Kminkowe ciasteczka
Ciasteczka pamiętam z dawnych czasów, mama piekła je dla dziadka, który był ich wielkim amatorem. Odtworzyliśmy przepis na podstawie przepisu na precelki z książki “Ciasta, Ciastka, Ciasteczka”; jest to właściwie kruche ciasto z dodatkiem kminku.
Potrzebne będą:
- mąka – 2 szklanki + kilka garści do podsypywania w razie gdyby się zanadto kleiło
- masło – pół kostki (około 100g)
- jajka – 2 żółtka plus białko do smarowaniu
- śmietana – 4 łyżki
- sól – niewiele, góra pół łyżeczki
- kminek mielony i kminek niemielony
Mąkę, masło, żółtka i śmietanę wyrobić i zagnieść. Dodać sól i mielony kminek. Wyrabiać aż będzie gładkie. Owinąć w alufolię / czystą ścierkę i schować na noc do lodówki.

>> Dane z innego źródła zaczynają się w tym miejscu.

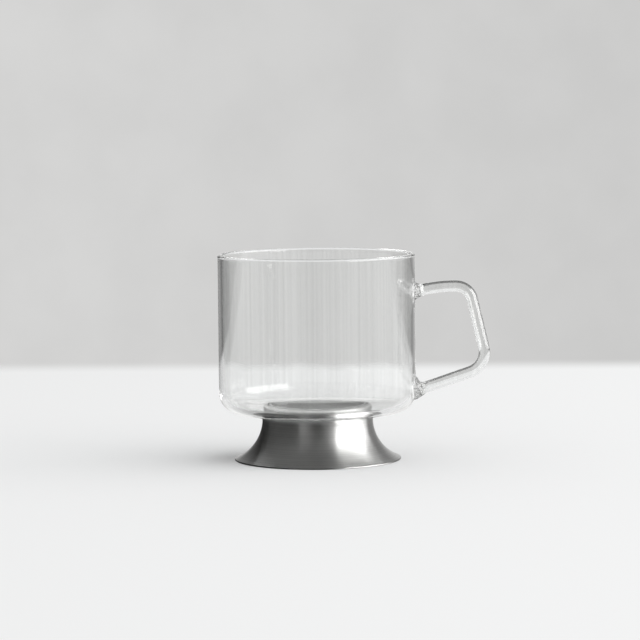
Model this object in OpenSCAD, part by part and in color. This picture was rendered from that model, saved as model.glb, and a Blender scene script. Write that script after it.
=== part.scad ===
// Footed glass mug: a clear straight-sided bowl with a bent glass handle,
// bonded to a spun steel foot. Millimetres, +Z up, handle along +X.
// The origin is on the bowl's axis, in the plane that the foot stands on.

/* [Bowl] */
// Outer diameter of the bowl
bowl_d = 88; // [76:1:104]
// Height of the bowl, from its flat underside to the rim
bowl_h = 70.8; // [64:0.4:96]
// Thickness of the bowl's side wall
wall_t = 2.1; // [1.5:0.1:3.2]
// Thickness of the bowl's floor
floor_t = 2.4; // [1.8:0.1:4]
// Radius outside, where the side turns into the underside
corner_r = 9; // [7:0.5:12]
// Radius inside, where the side turns into the floor
inner_corner_r = 7; // [5:0.5:10]

/* [Foot] */
// Height of the steel foot
foot_h = 21; // [19:0.2:27]
// Outer diameter of the foot's neck, under the bowl
neck_d = 49.4; // [45:0.2:54]
// Outer diameter of the foot where it stands
base_d = 74.4; // [68:0.4:80]
// Thickness of the steel sheet
sheet_t = 0.8; // [0.6:0.1:1.4]
// Outer radius of the bend between the neck and the top plate
top_bend_r = 2.6; // [1.8:0.1:3.4]
// Depth of the flat ground on the rounded lip, where the foot stands
lip_flat = 0.1; // [0.05:0.05:0.2]

/* [Bond] */
// Thickness of the clear adhesive between the steel and the glass
bond_t = 0.2; // [0.1:0.05:0.5]
// Width of the bare ring round the adhesive, on the steel's flat top
bond_margin = 0.6; // [0.2:0.1:3]

/* [Handle] */
// Outer diameter of the handle's glass tube
tube_d = 5.2; // [4:0.1:7]
// Wall thickness of the handle's glass tube
tube_wall = 0.6; // [0.4:0.1:1.2]
// Height of the upper weld's centre over the bowl's underside
upper_weld_h = 54.2; // [48:0.1:58]
// Height of the lower weld's centre over the bowl's underside
lower_weld_h = 9.6; // [8:0.1:15]
// How far the tube rises from the upper weld to its top stretch
top_rise = 2.2; // [0.8:0.1:5]
// Distance from the wall to where the tube has finished rising
rise_reach = 12.5; // [10:0.5:14]
// Distance from the wall to the upper corner of the tube's centre line
upper_reach = 24.2; // [22:0.2:30]
// Distance from the wall to the lower corner of the tube's centre line
lower_reach = 32.6; // [28:0.1:40]
// Height of the lower corner over the bowl's underside
lower_corner_h = 21.2; // [18:0.1:28]
// Bend radius of the centre line at the upper corner
upper_bend_r = 7.3; // [5.5:0.1:9]
// Bend radius of the centre line at the lower corner
lower_bend_r = 9.8; // [6:0.1:12]

/* [Welds] */
// How far each fused bead stands out from the bowl's wall
weld_h = 1.8; // [1.2:0.1:2.6]
// Least width of the upper bead's shoulder round the tube
weld_shoulder = 0.5; // [0.3:0.1:1]
// Extra radius of the lower bead, where the tube meets the wall aslant
lower_extra = 0.9; // [0:0.1:1.4]
// How far the lower bead's centre lies above the tube's axis at the wall
lower_lift = 1.2; // [0:0.1:1.3]
// Radius of the bead's round outer edge
weld_edge_r = 0.8; // [0.4:0.1:1.1]
// Radius of the concave toe where the bead runs into the wall
weld_toe_r = 0.9; // [0.4:0.1:1.1]

/* [Hidden] */
$fn = 96;

bowl_r = bowl_d / 2;
neck_r = neck_d / 2;
base_r = base_d / 2;
tube_r = tube_d / 2;
bore_r = tube_r - tube_wall;

// The bowl stands on the adhesive, which lies on the foot's flat top
bowl_z = foot_h + bond_t;
top_plate_r = neck_r - top_bend_r;
bond_r = top_plate_r - bond_margin;

// The flare's middle line is one arc: upright where the bend ends, and
// through the centre of the rounded lip that the foot stands on
lip_r = sheet_t / 2;
lip_z = lip_r - lip_flat;
flare_top_z = foot_h - top_bend_r;
flare_w = base_r - neck_r;
flare_h = flare_top_z - lip_z;
flare_mid_r = (flare_w * flare_w + flare_h * flare_h) / (2 * flare_w);
flare_centre = [neck_r - lip_r + flare_mid_r, flare_top_z];
flare_sweep = atan2(flare_h, flare_mid_r - flare_w);

// The handle's centre line: corners as [x, z], and the bend at each
rise_share = 0.9;
handle_corners = [
    [bowl_r, bowl_z + upper_weld_h],
    [bowl_r + rise_reach, bowl_z + upper_weld_h + top_rise],
    [bowl_r + upper_reach, bowl_z + upper_weld_h + top_rise],
    [bowl_r + lower_reach, bowl_z + lower_corner_h],
    [bowl_r, bowl_z + lower_weld_h]
];
handle_end = len(handle_corners) - 1;

function heading(i) = let (d = handle_corners[i + 1] - handle_corners[i]) atan2(d[1], d[0]);
function leg(i) = norm(handle_corners[i + 1] - handle_corners[i]);
function turn(i) = heading(i) - heading(i - 1);
function ahead(a) = [cos(a), sin(a)];
function tangent_for(r, i) = r * tan(abs(turn(i)) / 2);

// What each bend takes from the straight legs beside it. The gentle bend at
// the end of the rise takes a share of what the upper corner leaves it.
upper_take = tangent_for(upper_bend_r, 2);
rise_take = rise_share * min(leg(0), leg(1) - upper_take);
takes = [0, rise_take, upper_take, tangent_for(lower_bend_r, 3), 0];
bend_radii = [for (i = [0:handle_end]) takes[i] == 0 ? 0 : takes[i] / tan(abs(turn(i)) / 2)];

// Each bead's centre on the wall, and the radius of its flat top, which
// clears the tube where the tube leaves it aslant
function bead_r(slope) = tube_r / cos(slope) + weld_h * tan(slope) + weld_shoulder;
upper_bead_z = handle_corners[0][1];
upper_bead_r = bead_r(abs(heading(0)));
lower_bead_z = handle_corners[handle_end][1] + lower_lift;
lower_bead_r = bead_r(180 - abs(heading(handle_end - 1))) + lower_extra;

// How deep a weld's blank starts inside the wall, before it is cut to fit
// the bowl, which curves away below the side's end
root_share = 0.5;
weld_root = root_share * corner_r;

// The bends are a hair fuller than the straight lengths, which run a little
// way into them, so that each joint is a plain overlap
bend_swell = 0.02;
bend_lap = 0.1;

// Sides of the circle that cuts small pieces to the bowl's surface
wall_fn = 240;

// Flat sector from angle a to angle b, wider than any band cut with it
module sector(reach, a, b) {
    far = 2 * reach;
    polygon([[0, 0], far * ahead(a), far * ahead((a + b) / 2), far * ahead(b)]);
}

// Flat band between two radii, from angle a to angle b
module band(inner, outer, a, b) {
    intersection() {
        difference() {
            circle(r = outer);
            circle(r = inner);
        }
        sector(outer, a, b);
    }
}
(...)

Na drugi dzień nastawić piekarnik na 180°C. Zagnieść ciasto ponownie, wałkować, wykrawać długie prostokąty nie grubsze niż 0,5cm (moje miały 1,5-2cm szerokości i 5-6cm długości) i kłaść na dużą blachę uprzednio posmarowaną tłuszczem lub wyłożoną pergaminem do pieczenia. Hojnie posmarować z góry lekko roztrzepanym białkiem i posypać ziarenkami kminku w ilości wedle gustu. Piec aż będą rumiane, około 7-10 minut, w zależności od piekarnika. Zdejmować z blachy jak przestygną, bo inaczej się rozlecą. Podawać np. do piwa.